Durch die jüdische Entrechtung und Isolierung bekam die Reformgemeinde eine neue Rolle: War sie ihren Mitgliedern Jahrzehnte lang ein Raum der spezifischen Religionsausübung innerhalb der deutschen Gesellschaft gewesen, wurde sie nun zum Fluchtort. Doch die Lage wurde immer unerträglicher – bald gab es genug Anlass, dem religiös tabuisierten Thema »Selbstmord« 1936 einen ausführlichen Artikel in den Mitteilungen der Reformgemeinde zu widmen. Die Leser erhielten Empfehlungen, wie sie sich bei Niedergeschlagenheit ablenken können, und erfuhren, dass Suizid unter drei Umständen dem »Märtyrertod« gleichgestellt und damit durch die Talmudvorschriften legitimiert sei: Götzendienst, Unkeuschheit und Mord. Mord müsse man nicht an sich erdulden…

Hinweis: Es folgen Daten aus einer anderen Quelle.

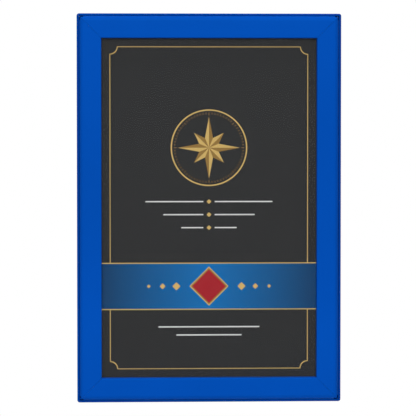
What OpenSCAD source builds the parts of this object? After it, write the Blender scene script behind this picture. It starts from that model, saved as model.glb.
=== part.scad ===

Ob und wann Bianka Hamburger ihre Tätigkeit am Jüdischen Krankenhaus beendete, ist nicht bekannt, aber sie blieb auch in Berlin, als die Massenauswanderung der Schwestern und Ärzte begann. Noch 1941 wird sie im Adressbuch als Eigentümerin der Steglitzer Englerallee 6 geführt, aber in diesem Jahr zog keinesfalls zufällig Bürgermeister Treff – glühender Nazi und langjähriges SS-Mitglied – als neuer »Eigentümer« ein. Im Herbst 1941 begannen die Deportationen. Die Arbeit im Jüdischen Krankenhaus stand jetzt völlig unter dem erschütternden Eindruck der vielen Selbstmorde. Ganze Seiten im Aufnahme- und Sterbebuch sind gefüllt mit Suiziden und Selbststötungsversuchen. Während das Personal uneins darüber war, ob es die Patienten retten sollte, war die Haltung der deutschen Justiz klar: Ein Selbstmordversuch war strafbar. Die »Geretteten« wurden auf die Polizeistation verlegt und kamen von dort in die Strafabteile der Deportationszüge.
Bianka Hamburger war 1942 am Vorabend ihrer angeordneten Deportation schneller als ihre Mörder. Sie wurde zwar noch ins Jüdische Krankenhaus eingeliefert, starb dort aber am nächsten Morgen. Ihr Grab befindet sich auf dem Jüdischen Friedhof Weißensee.